Find perimeter of BAED, lengths of segments, values of 4 num

[monkeyrock227]

I have a few review problems for a test that I'm taking tomorrow since I was sick when the review was handed out. I am a student that understands things after they are explained once. I have a great memory, but my teacher doesn't explain things very well. So here are a few problems I am having trouble with please help.

ED || AB, BE bisects <ABC
1: Find the perimeter of BAED. Round to the nearest thousandth. (connect A to B, B to E, B to D and C, A to E and C, and D to E) (A to C measures 32, A to B is 17, and B to D is 8)

                A .
                             
                            .E

B.                  D .                 .C

(E is between A and C, by the way, if that's not clear above.)

2. The sides of a triangle are 10, 8, 15. Find the length of the 2 segments cut off by the angle bisector of the largest angle. Give the answers as fractions in lowest terms.

3. Four numbers total 417. The ratio of the 1st to the 2nd is 3:5. The ratio of the 2nd to the 3rd is 4:5, and the 3rd to the 4th is 2:3. What are the numbers rounded to the nearest thousandth.

 

[soroban]

Hello, monkeyrock227!

3. Four numbers total 417. .The ratio of the 1st to the 2nd is 3:5.
The ratio of the 2nd to the 3rd is 4:5, and the 3rd to the 4th is 2:3.
What are the numbers, rounded to the nearest thousandth?

\(\displaystyle \text{Let the four numbers be: }\:a,b,c,d\)

\(\displaystyle \text{We have: }\:a + b + c + d \:=\:417\;\;[1]\)

\(\displaystyle \text{We also have: }\:\begin{array}{cccccccc}\frac{a}{b} \:=\:\frac{3}{5} & \Rightarrow & b \:=\:\frac{5}{3}a & [2] \\ \\[-3mm]\frac{b}{c}\:=\:\frac{4}{5} & \Rightarrow & c \:=\:\frac{5}{4}b & [3] \\ \\[-3mm] \frac{c}{d}\:=\:\frac{2}{3} & \Rightarrow & d \:=\:\frac{3}{2}c & [4] \end{array}\)

\(\displaystyle \text{Substitute [2] into [3]: }\:c \:=\:\frac{5}{4}\left(\frac{5}{3}a\right) \quad\Rightarrow\quad c \:=\:\frac{25}{12}a\;\;[5]\)

\(\displaystyle \text{Substiute [5] into [4]: }\:d \:=\:\frac{3}{2}\left(\frac{25}{12}a\right) \quad\Rightarrow\quad d \:=\:\frac{75}{24}a\;\;[6]\)

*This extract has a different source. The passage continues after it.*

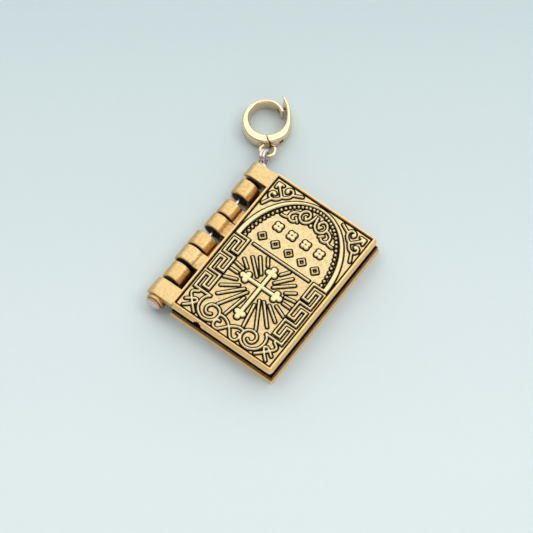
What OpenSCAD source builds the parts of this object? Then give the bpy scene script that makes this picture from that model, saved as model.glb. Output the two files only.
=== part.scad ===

\(\displaystyle \text{Substitute [2], [5], [6] into [1]: }\:a + \frac{5}{3}a + \frac{25}{12}a + \frac{75}{24}a \:=\:417\)

\(\displaystyle \text{Multiply by 24: }\:24a + 40a + 50a + 75a \:=\:10,\!008 \quad\Rightarrow\quad 189a \:=\:10,\!008\)


\(\displaystyle \text{Therefore : }\:\boxed{\begin{array}{ccccc}a &&&=& 52.952 \\ \\[-3mm] b &=&\frac{5}{3}a &=& 88.253 \\ \\[-3mm] c&=&\frac{25}{12}a &=& 110.317 \\ \\[-3mm] d &=& \frac{75}{24}a &=& 165.475 \end{array}}\)

 

[soroban]

Hello again, monkeyrock227!

2. The sides of a triangle are 10, 8, 15.
Find the length of the 2 segments cut off by the angle bisector of the largest angle.
Give the answers as fractions in lowest terms.

We're expected to know this theorem:
. . The angle bisector of a triangle divides the opposite side
. . into two segments proportional to the other two sides.

            B
            *
           * * *
       8  *   *   *     10
         *     *      *
        *       *         *
       *         *            *
    A *   *   *   *   *   *   *   * C
      :    8a     D      10a      :
      : - - - - - - 15- - - - - - :

\(\displaystyle BD\text{ is the bisector of }\angle B.\)

\(\displaystyle D\text{ divides }AC\text{ in the ratio }8:10\)

. . \(\displaystyle \text{Hence: }AD = 8a,\;DC = 10a\)


\(\displaystyle \text{We have: }\:8a + 10a \:=\:15 \quad\Rightarrow\quad 18a \:=\:15 \quad\Rightarrow\quad a \:=\:\frac{5}{6}\)


\(\displaystyle \text{Therefore: }\;\begin{array}{ccccccc}AD &=&8\left(\frac{5}{6}\right) &=& \frac{20}{3} \\ \\[-3mm] DC &=& 10\left(\frac{5}{6}\right) &=& \frac{25}{3} \end{array}\)